In other games, both the Mets and Blue Jays have extended their leads in the hunt for their league’s first wild card spot and the home field advantage it brings.  The Mets did so with a 17–0 rout over the Phillies.  Broadcasters rarely are as frank as tv commentator Keith Hernandez was yesterday after a particularly bad play by the Phillies’ defense.  He said “This team has one foot on the bus.”  That’s something my broadcaster and I would say off the air, but if we said it into a hot mike I don’t remember us doing so. The Jays solidified their lead with a 4-3 walkoff win over the Yankees who have clearly thrown in the towel.

All the action on the MLB schedule is under the lights.  Tanner Roark will try for his 16th win for the Nats at home against the D-Backs.  He will figure prominently in the playoffs with Stephen Strasburg on the shelf. The pirates, who have lost 3 out of 4 have their playoff hopes on life support and the Cubs look to be the ones to disconnect their respirator.  The Cubs’ Kyle Hendricks, with the league’s lowest ERA at 2.06 faces rookie Chad Kuhl (pronounced Cool.) Cool is what he’s been against the league-except the Cubs who have battered him in two starts. J.A. Happ has 20 wins for the Bluejays.  If he wins tonight against the Yankees he will be the first Jays’ lefty to win 21, something even David Wells couldn’t do. The Yankees have won exactly 2 games since beginning a series with the Dodgers on Sept. 12. They took one out of 3 from the Dodgers, were swept in humiliating fashion in 4 by the Red Sox, took one out of 3 from Tampa and are now facing a 4-game sweep in Toronto. Bartolo Colon pitches against the Marlins.  If anybody should be able to put aside his unhappiness at the loss baseball has suffered it should be the ancient Colon.  At 43 he’s seen it all and done it all. If the Cardinals have any life left they should show it against the Reds who they face tonight in St. Louis.

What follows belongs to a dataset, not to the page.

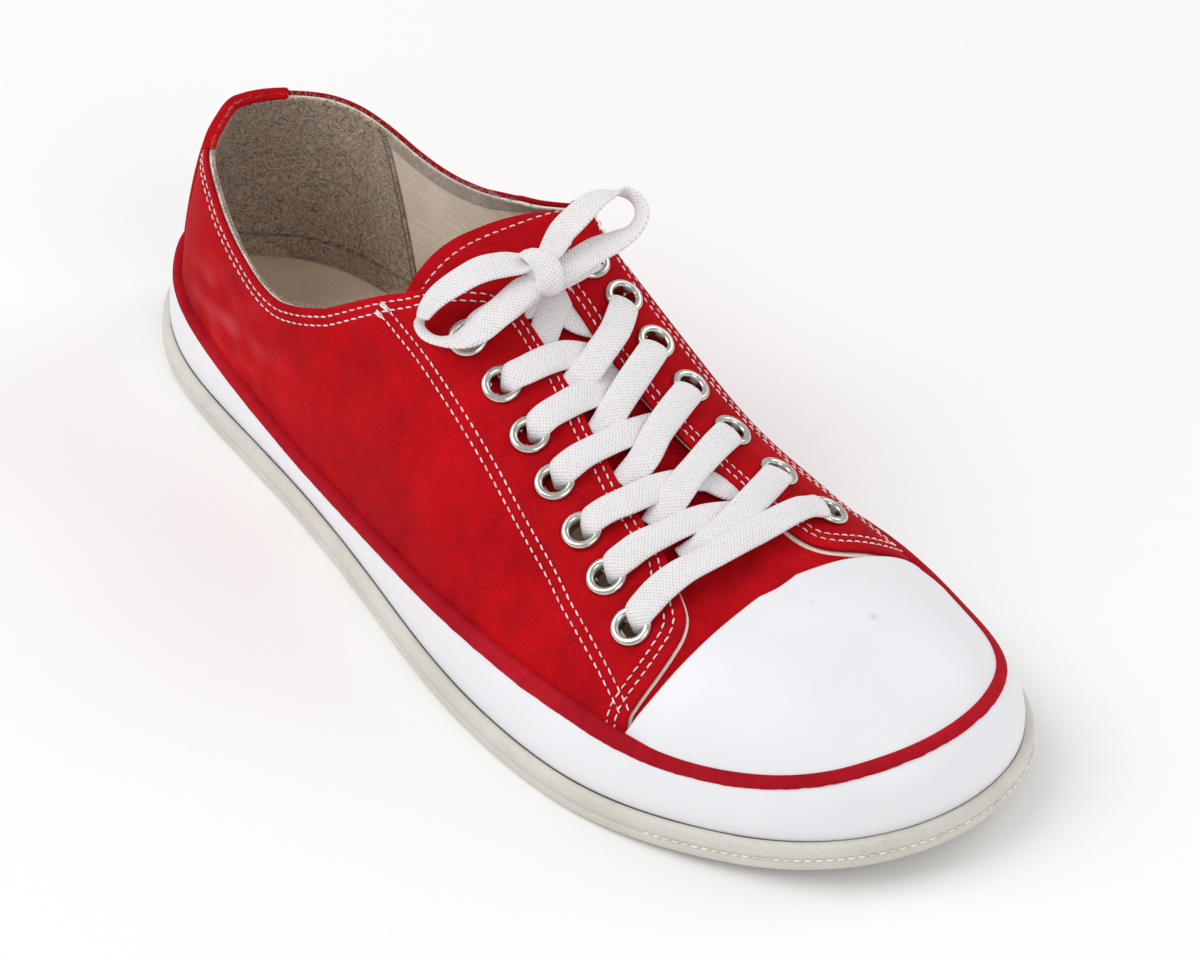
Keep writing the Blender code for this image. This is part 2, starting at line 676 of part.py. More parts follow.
def build_piping(materials, parts):
    """Narrow red strip on top of the foxing."""
    at = columns()
    start, stop = piping_levels(at)
    inner, outer = WRAP_GAP, WRAP_GAP + PIPING_THICK
    loops = [last_points(at, start, inner), last_points(at, start, outer),
             last_points(at, stop, outer), last_points(at, stop, inner)]
    return band("piping", loops, materials["red_nubuck"], parts)


def build_toe_cap(materials, parts, cutters):
    """White overlay that fits over the vamp, cut between two larger forms of the last."""
    cap = closed_form("toe_cap", form_rings(GAP + CAP_THICK), materials["white_leather"], parts)
    core = closed_form("cap_core", form_rings(GAP, SOLE_RIM - 3.0), None, cutters)
    at = columns()
    edge = piping_levels(at)[1] + 0.012
    foot = last_points(at, edge, 25.0)
    foot[:, 2] = -20.0
    below = closed_form("below_piping", [foot, last_points(at, edge, 25.0), last_points(at, edge, -10.0)],
                        None, cutters)
    behind_points = [(x, s, z) for x in (-90.0, 90.0) for s in (-40.0, CAP_BACK) for z in (-30.0, 140.0)]
    behind = make_object("behind_cap", world(behind_points),
                         [(0, 1, 3, 2), (4, 6, 7, 5), (0, 4, 5, 1), (2, 3, 7, 6), (0, 2, 6, 4), (1, 5, 7, 3)],
                         None, cutters)
    cut(cap, core, "DIFFERENCE")
    cut(cap, below, "DIFFERENCE")
    cut(cap, behind, "DIFFERENCE")
    return cap


def lace_strip(name, start, finish, offset, material, collection):
    """Flat length of lace from start to finish (side, station), offset from the last."""
    share = np.linspace(0.0, 1.0, 5)[:, None]
    start, finish = np.array(start), np.array(finish)
    run = (finish - start) / np.linalg.norm(finish - start)
    sideways = np.array([-run[1], run[0]]) * LACE_WIDTH / 2.0
    middle = start + (finish - start) * share
    plan = np.stack([middle - sideways, middle + sideways], axis=1)
    under = above(plan[..., 0], plan[..., 1], offset)
    top = above(plan[..., 0], plan[..., 1], offset + LACE_THICK)
    return thick_sheet(name, top, under, material, collection)


def build_laces(materials, parts, cutters):
    """Laced facings: a bar below, five crossings joined at the eyelets, a sixth deeper in the throat."""
    lateral, medial = np.array(LATERAL_EYELETS), np.array(MEDIAL_EYELETS)
    clear = EYELET_OUTER / 2.0 + GAP
    across = medial[-1] - lateral[-1]
    across = across / np.linalg.norm(across)
    ladder = lace_strip("lace_crossings", lateral[-1] + across * clear, medial[-1] - across * clear,
                        LACE_LIFT, materials["cotton"], parts)
    for k in range(len(lateral) - 2, -1, -1):
        for side_name, source, goal in (("medial", lateral, medial), ("lateral", medial, lateral)):
            run = goal[k] - source[k + 1]
            edge = clear / np.linalg.norm(run)
            name = f"strip_{k + 1}_{side_name}"
            if k:
                offset = LACE_LIFT + (LACE_STEP if side_name == "medial" else 0.0)
                strip = lace_strip(name, source[k + 1] + run * edge, goal[k] - run * edge, offset,
                                   None, cutters)
                cut(ladder, strip, "UNION")
            elif side_name == "medial":
                top = lace_strip("lace_top_crossing", source[1] + run * 0.48, source[1] + run * 0.62,
                                 0.1 - UPPER_WALL, materials["cotton"], parts)
            else:
                strip = lace_strip(name, source[1] + run * 0.40, source[1] + run * 0.54,
                                   0.8 - UPPER_WALL, None, cutters)
                cut(top, strip, "UNION")


def smooth_route(route, spacing):
    """Evenly spaced points of a smooth curve through the route's own points."""
    points = np.array([tuple(via) for via in route], float)
    ends = np.vstack([2 * points[0] - points[1], points, 2 * points[-1] - points[-2]])
    dense = []
    for a, b, c, d in zip(ends[:-3], ends[1:-2], ends[2:-1], ends[3:]):
        for t in np.linspace(0.0, 1.0, 20, endpoint=False):
            dense.append(0.5 * (2 * b + (c - a) * t + (2 * a - 5 * b + 4 * c - d) * t ** 2
                                + (3 * b - a - 3 * c + d) * t ** 3))
    dense = np.vstack([dense, points[-1:]])
    length = np.concatenate([[0.0], np.cumsum(np.linalg.norm(np.diff(dense, axis=0), axis=1))])
    count = max(4, int(round(length[-1] / spacing)) + 1)
    even = np.linspace(0.0, length[-1], count)
    return np.column_stack([np.interp(even, length, dense[:, i]) for i in range(3)])


def build_cords(materials, parts):
    """The free lace as plain round tubes: two strands from the top eyelets, a knot and two loops."""
    cords = {
        "lace_knot": (KNOT, KNOT_DIAMETER, 3),
        "lace_loop_lateral": (LOOP_LATERAL, CORD_DIAMETER, 2),
        "lace_loop_medial": (LOOP_MEDIAL, CORD_DIAMETER, 2),
        "lace_strand_lateral": (STRAND_LATERAL, CORD_DIAMETER, 2),
        "lace_strand_medial": (STRAND_MEDIAL, CORD_DIAMETER, 2),
    }
    for name, (route, diameter, resolution) in cords.items():
        curve = bpy.data.curves.new(name, "CURVE")
        curve.dimensions = "3D"
        curve.bevel_depth = diameter * MM / 2.0
        curve.bevel_resolution = resolution
        curve.use_fill_caps = True
        points = world(smooth_route(route, min(2.4 * diameter, 7.0)))
        spline = curve.splines.new("POLY")
        spline.points.add(len(points) - 1)
        for point, place in zip(spline.points, points):
            point.co = (*place, 1.0)
        curve.materials.append(materials["cotton"])
        parts.objects.link(bpy.data.objects.new(name, curve))


def main():
    """Build every piece of the shoe."""
    clear_scene()
    parts = new_collection("barefoot_sneaker", False)
    cutters = new_collection("cutters", True)
    materials = {
        "red_nubuck": make_material("red_nubuck", (0.70, 0.09, 0.13), 0.85),
        "white_leather": make_material("white_leather", (0.92, 0.92, 0.93), 0.45),
        "rubber": make_material("rubber", (0.84, 0.82, 0.78), 0.7),
        "footbed": make_material("footbed", (0.72, 0.64, 0.56), 0.8),
        "nickel": make_material("nickel", (0.80, 0.79, 0.77), 0.25, 1.0),
        "cotton": make_material("cotton", (0.95, 0.94, 0.94), 0.9),
    }
    build_outsole(materials, parts, cutters)
    build_insole(materials, parts)
    build_upper(materials, parts, cutters)
    build_foxing(materials, parts)
    build_piping(materials, parts)
    build_toe_cap(materials, parts, cutters)
    build_tongue(materials, parts)
    build_eyelets(materials, parts)
    build_laces(materials, parts, cutters)
    build_cords(materials, parts)
    for obj in cutters.objects:
        obj.hide_render = True
        obj.display_type = "WIRE"


main()
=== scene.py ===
"""Looks of a barefoot sneaker, right shoe: nubuck quarters, toe cap, sewn rand, flat lace in a bow.

Tables and functions work in millimetres as (side, station, z): side is + towards the inner ankle,
station counts from the back of the sole, z from the ground. world() turns that into the frame, in
metres.
"""
import math
from collections import namedtuple

import bmesh
import bpy
import numpy as np
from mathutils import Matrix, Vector

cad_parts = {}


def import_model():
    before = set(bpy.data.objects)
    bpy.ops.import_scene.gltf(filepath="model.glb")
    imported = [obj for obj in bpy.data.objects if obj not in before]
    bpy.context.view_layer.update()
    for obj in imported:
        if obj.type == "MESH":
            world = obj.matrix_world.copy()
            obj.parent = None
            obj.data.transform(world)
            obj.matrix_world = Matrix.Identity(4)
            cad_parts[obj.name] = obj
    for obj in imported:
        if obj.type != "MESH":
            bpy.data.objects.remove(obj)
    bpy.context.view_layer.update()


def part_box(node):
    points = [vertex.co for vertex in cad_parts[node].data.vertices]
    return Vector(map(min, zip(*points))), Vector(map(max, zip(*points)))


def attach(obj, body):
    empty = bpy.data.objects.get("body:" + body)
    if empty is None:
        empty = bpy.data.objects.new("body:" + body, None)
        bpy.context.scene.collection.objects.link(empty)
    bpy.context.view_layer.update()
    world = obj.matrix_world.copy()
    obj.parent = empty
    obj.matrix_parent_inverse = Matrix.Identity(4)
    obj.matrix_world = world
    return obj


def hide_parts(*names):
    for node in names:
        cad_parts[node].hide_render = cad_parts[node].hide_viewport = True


bl_info = {
    "name": "Barefoot Sneaker",
    "version": (1, 0, 0),
    "blender": (4, 5, 0),
    "location": "View3D > Sidebar > Sneaker",
    "description": "Surfaces, stitching, lacing and studio of a barefoot sneaker",
    "category": "Object",
}

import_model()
MM = 0.001


def rows_of(kind, rows):
    """Table whose rows have named columns."""
    return [kind(*row) for row in rows]


# ---- the last and the edges on it, as the frame has them (mm) ----------------------------------------
SOLE_LOW, SOLE_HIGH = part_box("outsole")
LENGTH = round((SOLE_HIGH.y - SOLE_LOW.y) / MM, 1)
SOLE_RIM = 7.4            # height of the rubber rim
TOE_SPRING = 7.4          # lift of the sole under the toe tip
SPRING_FROM = 0.70        # share of the length from which the toe lifts
UPPER_INSET = 5.0         # of the upper's foot from the sole's edge
GAP = 0.3                 # between the rubber rim and the upper's foot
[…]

Before I do any of today’s birthdays, I want to pay tribute to a man who was born yesterday, Sept. 25, 1917.  I just couldn’t do another tribute yesterday after writing the obit for Jose Fernandez.  Phil Rizzuto was born Sept. 25, 1917 and died August 13, 2007.  While he was nearly 90 his death still hit me profoundly, because his voice was one of the sounds of my boyhood.  My ex-wife and I were still on the same page in 2007 when he died, and she was as sad as I was.  When she watched her earliest  Yankees games on TV in 1989 he was one of their voices along with Bobby Murcer. Born in Brooklyn, Casey Stengel told Rizzuto to “Go get yourself a shoeshine box,” rather than playing baseball because of how short the Scooter was.  However the Yankees saw something in him his future manager had missed. Except for 3 years in the Navy he was a Yankees player from 1941–1956 and a broadcaster for close to 4 decades thereafter. He was an All-Star 7 times-once in 1942 and the rest after 1950.  His Yankees won 7 World Series while he played. He and Bob Murphy, the other voice of my childhood were elected to the Hall of Fame in the same year, 1994. While he wasn’t the only broadcaster to say “Holy Cow,” (Harry Caray and Earl Gillespie both did it while the Scooter was still playing,) he was best known for it because he had the largest audience until Caray Joined the Cubs.  Rizzuto always said it was his way of not swearing.  He had the radio mike in 1961 when Roger Maris hit his 61st, and was on TV during game 5 of the ALCS when first George Brett tied it with a 3-run home run, then Chris Chamblis won it in the 9th with a solo shot. As the years passed, especially on TV where he didn’t have to describe the game, he talked a lot about his wife Cora and their cat Rizzo, plus dropping in mentions of canolis-a favorite Italian pastry.  He retired for good in 1996.  Shhortly before his passing Yogi Berra said of him, “The last time I saw Phil, … he wasn’t there.”

The Rays’ Chris Archer is 28 today. The Indians drafted him from high school in round 5 of the 2006 draft. It took 6 seasons and two trades for him to reach the bigs and when he did it was with the Rays by way of the Cubs.   He was an All-Star in 2015. He has had a brutal year losing 18 so far this year.

Former catcher and coach Dave Duncan is 71. The Dallas native  broke in to the bigs at 18 with the Kansas City Athletics, and was with them beyond their move to Oakland until 1972 when his team won the World Series. He then played for Cleveland and Baltimore.  He began  coaching in 1979, with his longest run being as a Cardinal from 1996-2011. He also had spent nearly a decade coaching for Oakland through the 1995 season.  He was an All-Star as a player in 1971. Four pitchers he coached took home the Cy Young award.

Bobby Schantz is 91 today.  At five-six broadcasters felt they could call him “Little Bobby Schantz.” The little man lasted from 1949–64 in the game and put up a 119–99 pitching record. His longest run began with the Philadelphia Athletics under Connie Mack.  He followed them to Kansas City, then was sent to the Yankees before 1957 where he spent 4 seasons. From  there he was a vagabond, on 5 teams in4 years. He was an All-Star twice while pitching for Philadelphia and once in 1957 with the Yankees.  His 1958 Yankees beat the Braves in 7 games in the World Series. He won 24 games and was MVP in 1952.